Sunday, December 12, 2010

No, Character, Don't Go! I LOVE YOU!!!

I have a secret.

I love happy endings. I know a lot of books tend to veer off course from happy endings, from ending with teeth-clenching cliff-hangers (Hunger Games, anyone?) to simply not leaving everything happily resolved.

I, however, like happy endings, although occasionally (if sweet happy endings were all I saw, I would ask what the world was coming to; variety is good). I like closing the book, and thinking nice thoughts about those characters and relief and not gut-wrenching What's going to happen next? or That was unexpected, and weird or various other unsatisfied feelings. I like feeling like the story and the characters have been quenched, and the resolution resolved completely.

But do happy endings really bring us satisfaction? Because often, even when everything is resolved happy as a duck (I don't think that's the right expression, ah well) I am whining in my head that the story is over. I want more.

Now, this could be the case because human beings are selfish and wanting and never really satisfied but... I have a different proposition.

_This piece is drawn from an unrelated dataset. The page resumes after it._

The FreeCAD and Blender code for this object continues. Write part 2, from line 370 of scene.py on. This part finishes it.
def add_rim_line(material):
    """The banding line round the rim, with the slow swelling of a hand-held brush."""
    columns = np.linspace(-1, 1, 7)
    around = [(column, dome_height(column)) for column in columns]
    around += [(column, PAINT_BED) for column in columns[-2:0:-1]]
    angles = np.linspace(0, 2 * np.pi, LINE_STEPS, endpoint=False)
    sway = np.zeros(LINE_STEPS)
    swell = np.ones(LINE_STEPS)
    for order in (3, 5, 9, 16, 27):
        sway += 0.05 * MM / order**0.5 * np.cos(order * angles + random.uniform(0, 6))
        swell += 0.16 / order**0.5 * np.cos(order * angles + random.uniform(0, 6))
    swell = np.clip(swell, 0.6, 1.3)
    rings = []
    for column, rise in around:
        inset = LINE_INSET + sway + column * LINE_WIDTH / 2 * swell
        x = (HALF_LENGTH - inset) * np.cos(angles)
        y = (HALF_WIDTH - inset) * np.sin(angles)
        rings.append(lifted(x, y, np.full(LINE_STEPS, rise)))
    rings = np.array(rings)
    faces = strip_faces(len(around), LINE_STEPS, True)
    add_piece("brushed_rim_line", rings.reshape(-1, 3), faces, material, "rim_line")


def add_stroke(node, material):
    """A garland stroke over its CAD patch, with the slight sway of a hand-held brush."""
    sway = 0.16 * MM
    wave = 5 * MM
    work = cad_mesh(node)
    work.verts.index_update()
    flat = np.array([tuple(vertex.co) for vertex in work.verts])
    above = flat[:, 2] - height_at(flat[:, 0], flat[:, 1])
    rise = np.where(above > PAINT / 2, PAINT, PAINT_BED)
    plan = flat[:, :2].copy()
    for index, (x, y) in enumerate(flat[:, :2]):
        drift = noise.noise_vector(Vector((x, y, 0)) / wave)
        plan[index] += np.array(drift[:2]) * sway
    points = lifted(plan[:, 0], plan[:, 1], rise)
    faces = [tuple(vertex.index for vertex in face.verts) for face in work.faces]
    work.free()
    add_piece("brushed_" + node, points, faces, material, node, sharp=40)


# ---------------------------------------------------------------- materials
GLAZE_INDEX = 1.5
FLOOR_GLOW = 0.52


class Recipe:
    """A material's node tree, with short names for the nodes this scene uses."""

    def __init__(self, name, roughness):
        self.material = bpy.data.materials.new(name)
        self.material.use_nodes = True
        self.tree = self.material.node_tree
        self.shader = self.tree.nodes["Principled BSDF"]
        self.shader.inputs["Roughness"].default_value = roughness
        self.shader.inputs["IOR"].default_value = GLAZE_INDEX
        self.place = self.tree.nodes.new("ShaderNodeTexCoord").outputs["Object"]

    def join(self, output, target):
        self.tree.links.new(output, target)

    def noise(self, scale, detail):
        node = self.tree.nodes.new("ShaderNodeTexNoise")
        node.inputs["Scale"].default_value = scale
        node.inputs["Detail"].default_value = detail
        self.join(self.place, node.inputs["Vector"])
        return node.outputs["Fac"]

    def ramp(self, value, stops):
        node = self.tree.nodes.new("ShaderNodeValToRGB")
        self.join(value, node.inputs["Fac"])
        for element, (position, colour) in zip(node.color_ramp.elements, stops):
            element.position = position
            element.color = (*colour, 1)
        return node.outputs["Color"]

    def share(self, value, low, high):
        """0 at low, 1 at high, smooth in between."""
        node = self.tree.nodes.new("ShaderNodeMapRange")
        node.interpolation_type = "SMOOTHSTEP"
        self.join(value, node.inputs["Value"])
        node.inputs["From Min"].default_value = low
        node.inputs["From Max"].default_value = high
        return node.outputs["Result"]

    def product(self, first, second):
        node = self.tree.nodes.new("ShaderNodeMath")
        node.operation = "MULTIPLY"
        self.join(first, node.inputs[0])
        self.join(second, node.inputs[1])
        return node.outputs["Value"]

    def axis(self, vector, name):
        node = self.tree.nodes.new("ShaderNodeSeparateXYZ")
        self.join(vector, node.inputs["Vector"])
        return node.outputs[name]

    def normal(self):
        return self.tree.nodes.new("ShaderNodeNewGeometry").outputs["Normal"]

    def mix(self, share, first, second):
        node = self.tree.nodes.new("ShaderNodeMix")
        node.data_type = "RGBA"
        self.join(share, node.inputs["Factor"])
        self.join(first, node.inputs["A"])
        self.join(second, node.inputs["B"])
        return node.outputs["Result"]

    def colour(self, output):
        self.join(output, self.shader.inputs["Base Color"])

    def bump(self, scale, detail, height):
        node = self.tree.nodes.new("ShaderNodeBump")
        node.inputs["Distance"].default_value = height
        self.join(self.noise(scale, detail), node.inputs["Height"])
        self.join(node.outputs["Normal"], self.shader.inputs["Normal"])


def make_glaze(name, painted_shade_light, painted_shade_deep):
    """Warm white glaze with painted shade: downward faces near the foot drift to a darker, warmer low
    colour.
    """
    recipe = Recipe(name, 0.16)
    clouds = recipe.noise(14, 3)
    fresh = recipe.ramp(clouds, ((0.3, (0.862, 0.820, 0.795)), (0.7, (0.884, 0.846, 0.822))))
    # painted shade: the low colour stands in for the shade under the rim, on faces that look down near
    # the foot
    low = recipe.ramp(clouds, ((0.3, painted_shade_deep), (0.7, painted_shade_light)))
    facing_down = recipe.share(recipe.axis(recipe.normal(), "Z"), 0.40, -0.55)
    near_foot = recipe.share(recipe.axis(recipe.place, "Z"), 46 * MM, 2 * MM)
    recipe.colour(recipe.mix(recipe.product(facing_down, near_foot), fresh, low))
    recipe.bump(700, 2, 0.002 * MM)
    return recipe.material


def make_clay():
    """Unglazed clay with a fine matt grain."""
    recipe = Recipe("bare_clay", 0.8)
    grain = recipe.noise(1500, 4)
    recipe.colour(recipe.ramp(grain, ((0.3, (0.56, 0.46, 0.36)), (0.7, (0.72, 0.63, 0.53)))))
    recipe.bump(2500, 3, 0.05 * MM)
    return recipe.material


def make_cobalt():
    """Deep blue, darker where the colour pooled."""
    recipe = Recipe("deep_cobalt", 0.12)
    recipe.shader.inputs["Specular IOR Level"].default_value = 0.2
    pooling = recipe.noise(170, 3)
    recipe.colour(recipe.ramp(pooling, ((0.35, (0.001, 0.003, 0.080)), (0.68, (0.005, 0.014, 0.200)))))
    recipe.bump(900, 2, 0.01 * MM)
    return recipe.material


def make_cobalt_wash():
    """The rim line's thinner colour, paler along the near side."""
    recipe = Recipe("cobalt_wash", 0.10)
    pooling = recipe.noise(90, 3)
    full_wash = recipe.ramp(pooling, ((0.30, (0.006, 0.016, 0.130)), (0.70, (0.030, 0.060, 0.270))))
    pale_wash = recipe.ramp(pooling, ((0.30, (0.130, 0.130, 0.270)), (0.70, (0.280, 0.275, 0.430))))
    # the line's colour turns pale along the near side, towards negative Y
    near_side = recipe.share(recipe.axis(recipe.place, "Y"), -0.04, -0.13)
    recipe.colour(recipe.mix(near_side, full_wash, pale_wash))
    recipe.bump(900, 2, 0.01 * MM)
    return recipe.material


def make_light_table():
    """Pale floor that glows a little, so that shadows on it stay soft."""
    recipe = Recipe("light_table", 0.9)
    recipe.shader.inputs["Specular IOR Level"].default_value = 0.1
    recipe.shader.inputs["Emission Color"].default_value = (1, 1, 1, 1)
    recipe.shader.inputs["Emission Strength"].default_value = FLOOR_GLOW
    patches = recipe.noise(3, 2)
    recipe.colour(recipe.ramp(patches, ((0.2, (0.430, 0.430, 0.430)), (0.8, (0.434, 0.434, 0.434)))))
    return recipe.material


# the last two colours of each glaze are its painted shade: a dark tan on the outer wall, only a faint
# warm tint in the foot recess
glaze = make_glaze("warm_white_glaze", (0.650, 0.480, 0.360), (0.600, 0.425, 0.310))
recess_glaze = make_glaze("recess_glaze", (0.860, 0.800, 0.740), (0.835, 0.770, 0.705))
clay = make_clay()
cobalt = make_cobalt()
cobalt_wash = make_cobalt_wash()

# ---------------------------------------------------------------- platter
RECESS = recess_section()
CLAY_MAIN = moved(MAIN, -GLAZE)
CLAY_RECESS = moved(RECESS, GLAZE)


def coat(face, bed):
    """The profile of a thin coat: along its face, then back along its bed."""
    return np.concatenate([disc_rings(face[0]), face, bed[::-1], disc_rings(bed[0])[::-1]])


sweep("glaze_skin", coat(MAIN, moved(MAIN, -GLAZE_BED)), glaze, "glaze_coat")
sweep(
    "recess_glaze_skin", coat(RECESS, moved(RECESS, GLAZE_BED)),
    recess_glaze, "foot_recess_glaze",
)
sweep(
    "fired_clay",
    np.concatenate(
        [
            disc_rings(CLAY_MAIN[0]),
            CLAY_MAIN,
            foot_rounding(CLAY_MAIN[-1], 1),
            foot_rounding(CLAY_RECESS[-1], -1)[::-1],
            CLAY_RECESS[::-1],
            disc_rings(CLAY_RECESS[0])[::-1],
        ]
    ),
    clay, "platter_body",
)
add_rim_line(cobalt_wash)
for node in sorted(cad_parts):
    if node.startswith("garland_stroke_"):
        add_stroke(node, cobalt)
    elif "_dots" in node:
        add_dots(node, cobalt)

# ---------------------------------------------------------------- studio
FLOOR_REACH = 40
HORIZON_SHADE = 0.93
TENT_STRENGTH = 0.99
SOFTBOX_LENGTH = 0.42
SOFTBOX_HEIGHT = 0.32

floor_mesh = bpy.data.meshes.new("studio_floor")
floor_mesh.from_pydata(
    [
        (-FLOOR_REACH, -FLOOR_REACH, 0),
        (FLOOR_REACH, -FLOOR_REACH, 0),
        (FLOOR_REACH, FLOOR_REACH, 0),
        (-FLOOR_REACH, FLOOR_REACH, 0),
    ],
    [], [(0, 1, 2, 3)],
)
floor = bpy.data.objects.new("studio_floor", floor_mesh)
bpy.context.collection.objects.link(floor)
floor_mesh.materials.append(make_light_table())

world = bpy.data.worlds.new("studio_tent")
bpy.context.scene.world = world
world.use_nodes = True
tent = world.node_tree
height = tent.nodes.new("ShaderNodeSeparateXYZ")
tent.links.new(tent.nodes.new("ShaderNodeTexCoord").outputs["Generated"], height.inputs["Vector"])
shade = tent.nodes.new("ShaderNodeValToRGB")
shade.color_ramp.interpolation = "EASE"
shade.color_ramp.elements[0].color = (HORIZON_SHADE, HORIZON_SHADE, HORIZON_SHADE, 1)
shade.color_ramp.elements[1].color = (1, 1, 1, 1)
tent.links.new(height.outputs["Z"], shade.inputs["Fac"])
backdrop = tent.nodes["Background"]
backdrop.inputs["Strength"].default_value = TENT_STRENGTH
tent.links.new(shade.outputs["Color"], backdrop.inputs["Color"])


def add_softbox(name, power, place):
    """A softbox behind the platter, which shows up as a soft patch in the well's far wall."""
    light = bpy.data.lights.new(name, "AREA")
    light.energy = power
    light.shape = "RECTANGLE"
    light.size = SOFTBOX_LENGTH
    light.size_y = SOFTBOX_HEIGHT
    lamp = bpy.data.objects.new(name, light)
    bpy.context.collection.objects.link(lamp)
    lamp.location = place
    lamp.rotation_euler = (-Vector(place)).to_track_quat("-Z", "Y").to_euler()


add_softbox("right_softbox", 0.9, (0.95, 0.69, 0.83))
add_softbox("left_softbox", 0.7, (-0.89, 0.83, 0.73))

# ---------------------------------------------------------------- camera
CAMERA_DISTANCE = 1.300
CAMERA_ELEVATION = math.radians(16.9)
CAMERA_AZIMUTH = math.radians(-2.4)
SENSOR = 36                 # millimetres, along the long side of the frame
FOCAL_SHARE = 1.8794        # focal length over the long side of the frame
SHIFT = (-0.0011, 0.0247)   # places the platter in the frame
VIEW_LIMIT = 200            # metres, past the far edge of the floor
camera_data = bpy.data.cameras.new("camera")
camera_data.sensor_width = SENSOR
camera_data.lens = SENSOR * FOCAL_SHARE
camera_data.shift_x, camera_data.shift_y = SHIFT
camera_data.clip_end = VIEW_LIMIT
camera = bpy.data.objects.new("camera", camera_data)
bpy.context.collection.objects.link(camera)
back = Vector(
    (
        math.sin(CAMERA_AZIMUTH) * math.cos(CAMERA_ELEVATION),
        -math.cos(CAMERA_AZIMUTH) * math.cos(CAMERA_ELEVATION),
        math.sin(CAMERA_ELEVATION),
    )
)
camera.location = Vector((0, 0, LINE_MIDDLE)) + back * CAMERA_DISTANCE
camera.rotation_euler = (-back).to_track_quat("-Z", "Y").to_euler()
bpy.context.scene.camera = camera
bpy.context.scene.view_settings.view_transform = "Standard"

Really, it's the characters. Throughout the novel, we get attached to the quirks and perks of the lovely protagonists and protag-sidekicks, and when the end comes, we don't want to let it go no matter the ending. We cry out, "But I was just getting to know [insert character name here]".

Some examples I've found in reading adventures are...

Scrambled Eggs at Midnight (Brad Barkley and Heather Hepler).

This is such a cute little romance. I loved every minute of it and couldn't put it down. And the reason I couldn't put it down was not because it was heart-stopping cliff-hangers every second page, or chapters dripping with mystery and anticipation. It was the characters. Quirky Eliot and Cal attracted my attention so much that I was indulged in the story. It helped they were interesting, too -Eliot made fireworks illegally, Cal and her mother were constantly travelling, among other things. But most of all, there was a happy ending (hope that didn't spoil too much; though the story isn't really in the ending, it's in the story) and I absolutely hated I had finished the book already. This was because I fell in love with Cal and Eliot.

Another example is Harry Potter, which (don't kill me!) I have only started reading a couple weeks ago. At the point I am in the series (halfway through the fourth book) no book so far has ended unhappily.

Yet, I still wanted to go on and read the next book, and the next. Why was this? Because Ron, and Harry and Hermione (along with Ginny and Hagrid and the rest) were just so lovable. I wanted to spend more time with the characters, which left me dissatisfied at the end when I couldn't.